Martyna Borowiecka
born 1989
Martyna Borowiecka practices easel painting and drawings, creates objects and painting installations. In 2019, she graduated with a PhD from the Faculty of Painting at the Academy of Fine Arts in Krakow. The artist reinterprets and modernizes the language of still life painting. In this context, she is particularly interested in transforming the technique of trompe-l'oeil for her own needs. In her canvasses, Borowiecka creates the illusion of a three-dimensional space, carefully scrutinizing the various types of materials such as plastic, aluminium, wood, or differently textured fabrics.
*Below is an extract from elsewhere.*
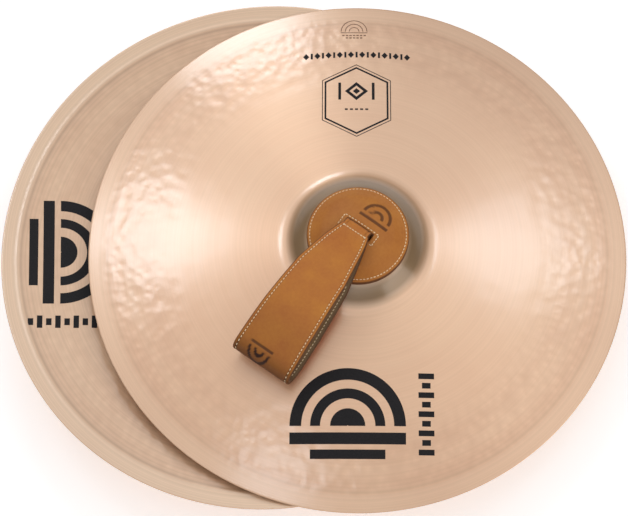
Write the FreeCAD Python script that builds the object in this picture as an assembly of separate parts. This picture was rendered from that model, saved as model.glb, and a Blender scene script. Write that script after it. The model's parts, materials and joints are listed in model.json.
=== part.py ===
import FreeCAD, Part
import math
import os

from FreeCAD import Placement, Rotation, Vector

# A pair of 18 inch bronze hand cymbals lying face to face. Millimetres, +Z up.
# The lower cymbal lies bell down on its own hand strap; the upper one lies bell up on its rim.
# Origin: centre of the pair's outline, at the level of the surface it lies on.

# ---------------------------------------------------------------- driving dimensions
# Cymbal, in its own frame: rim plane at z = 0, bell towards +Z, axis on Z.
RIM_RADIUS = 228.6
PLATE_THICKNESS = 1.3
EDGE_ROUND = 0.4
HOLE_RADIUS = 6.5
BOW_HEIGHT = 20.0
BOW_START_SLOPE = 4.5
COVE_RADIUS = 68.0
BELL_SIDE_RADIUS = 54.0
BELL_DOME_RADIUS = 85.0

# How the pair lies.
PAIR_OFFSET = 76.4
UPPER_TILT = 3.2
UPPER_RISE = 0.8
UPPER_STRAP_AZIMUTH = 237.6
LOWER_STRAP_AZIMUTH = 0.0

# Bell pad, built on the bell's dome.
RUNNING_GAP = 0.3
PAD_RADIUS = 42.75
BACKING_THICKNESS = 1.5
FELT_THICKNESS = 3.0
COVER_THICKNESS = 2.5
PAD_EDGE_THICKNESS = 4.8
FELT_TOP_RADIUS = 34.0
FELT_BASE_RADIUS = 39.0
FELT_HOLE_RADIUS = 14.0
BACKING_HOLE_RADIUS = 10.0
SLOT_LENGTH = 26.0
SLOT_WIDTH = 7.0
SLOT_CORNER = 1.0

# Hand strap: a loop of two layers, swinging about the slot.
LINING_THICKNESS = 1.3
STRAP_THICKNESS = 4.5
FOLD_RADIUS = 8.0
LOOP_GAP_START = 10.0
STRAP_HALF_WIDTHS = [(0.0, 12.75), (21.0, 17.6), (52.0, 23.2), (95.0, 26.2), (140.0, 28.0)]
# rise and fall: slopes of the layer away from the cymbal; droop: slope of the other layer.
LOWER_LOOP = {"rise": 20.85, "rise_radius": 110.0, "fall": 10.0, "droop": 0.0, "droop_radius": 101.0}
UPPER_LOOP = {"rise": 12.0, "rise_radius": 100.0, "fall": 28.0, "droop": 14.0, "droop_radius": 101.0}

# Sewing.
THREAD_WIDTH = 0.9
THREAD_DEPTH = 0.5
STRAP_SEAM_INSET = 3.0
CROSS_SEAM_PLACE = 6.0
PAD_SEAM_INSET = 2.4
SLOT_SEAM_LENGTH = 34.0
SLOT_SEAM_WIDTH = 11.0

# Ends of the strap: neck through pad and bell, knot and tails inside.
NECK_LENGTH = 24.6
NECK_WIDTH = 6.2
NECK_LOW_LENGTH = 9.0
NECK_LOW_WIDTH = 8.0
KNOT_SIZE = 30.0
KNOT_HEIGHT = 11.0
KNOT_CORNER = 8.0
KNOT_EDGE = 3.0
TAIL_COUNT = 4
TAIL_WIDTH = 11.0
TAIL_THICKNESS = 2.4
TAIL_REACH = 57.0
TAIL_SLOPE = 21.0
TAIL_SIDE_SHIFT = 6.5

Z_AXIS = Vector(0, 0, 1)
HALF_TURN_ABOUT_X = Placement(Vector(0, 0, 0), Rotation(Vector(1, 0, 0), 180))


def sin(degrees):
    return math.sin(math.radians(degrees))


def cos(degrees):
    return math.cos(math.radians(degrees))


# ---------------------------------------------------------------- cymbal section
# The outer surface is three tangent arcs: bell dome, cove and bow. An arc's place on the
# section is given by the slope of the surface there.
BOW_END = RIM_RADIUS - EDGE_ROUND
BELL_SIDE_SLOPE = math.degrees(math.asin(BELL_SIDE_RADIUS / BELL_DOME_RADIUS))
COVE_BEND = (COVE_RADIUS - BELL_SIDE_RADIUS) / (sin(BELL_SIDE_SLOPE) - sin(BOW_START_SLOPE))
BOW_CHORD = math.hypot(BOW_END - COVE_RADIUS, BOW_HEIGHT)
BOW_CHORD_SLOPE = math.degrees(math.atan2(BOW_HEIGHT, BOW_END - COVE_RADIUS))
BOW_BEND = BOW_CHORD / (2 * sin(BOW_CHORD_SLOPE - BOW_START_SLOPE))
BOW_END_SLOPE = 2 * BOW_CHORD_SLOPE - BOW_START_SLOPE
COVE_FOOT = Vector(COVE_RADIUS, 0, BOW_HEIGHT)
START_NORMAL = Vector(sin(BOW_START_SLOPE), 0, cos(BOW_START_SLOPE))
BOW_CENTRE = COVE_FOOT - START_NORMAL * BOW_BEND
COVE_CENTRE = COVE_FOOT + START_NORMAL * COVE_BEND
BELL_SIDE_Z = COVE_CENTRE.z - COVE_BEND * cos(BELL_SIDE_SLOPE)
BELL_CENTRE_Z = BELL_SIDE_Z - BELL_DOME_RADIUS * cos(BELL_SIDE_SLOPE)
BELL_TOP_Z = BELL_CENTRE_Z + BELL_DOME_RADIUS

# Levels of the pad and strap, on the cymbal's axis.
PAD_BASE = BELL_DOME_RADIUS + RUNNING_GAP
BACKING_TOP = PAD_BASE + BACKING_THICKNESS
FELT_TOP = BACKING_TOP + FELT_THICKNESS
COVER_TOP = FELT_TOP + COVER_THICKNESS
PAD_TOP_Z = BELL_CENTRE_Z + COVER_TOP
SWING_Z = PAD_TOP_Z + STRAP_THICKNESS + RUNNING_GAP


def section_point(centre, bend, slope):
    """Point of an arc where the surface has this slope; a negative bend is the hollow cove."""
    return centre + Vector(sin(slope), 0, cos(slope)) * bend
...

To this end, she transforms her studio into a research laboratory: first, she arranges and drapes the fabric for hours, and then studies, sketches, and translates it into the language of two-dimensional space. For Borowiecka, a painting constitutes a space for reflection on the rules of seeing. The artist strives to blur the boundaries between what is real, and what is imagined and added by the viewer. In her paintings presented at the exhibition, the question of trompe-l'oeil is enriched by a reflection on the painterly qualities of the collage. Borowiecka’s canvasses are based on still life observation, but also include reconstructed elements of collages created by the artist. The titles of each work come from Joan Lindsay's book, ‘The Picnic at Hanging Rock’. The mind accustomed to the search for a logical explanation of seen representations becomes entangled and disoriented in the obliqueness, mismatched elements, and the dense and gloomy, anxiety ridden atmosphere of the paintings.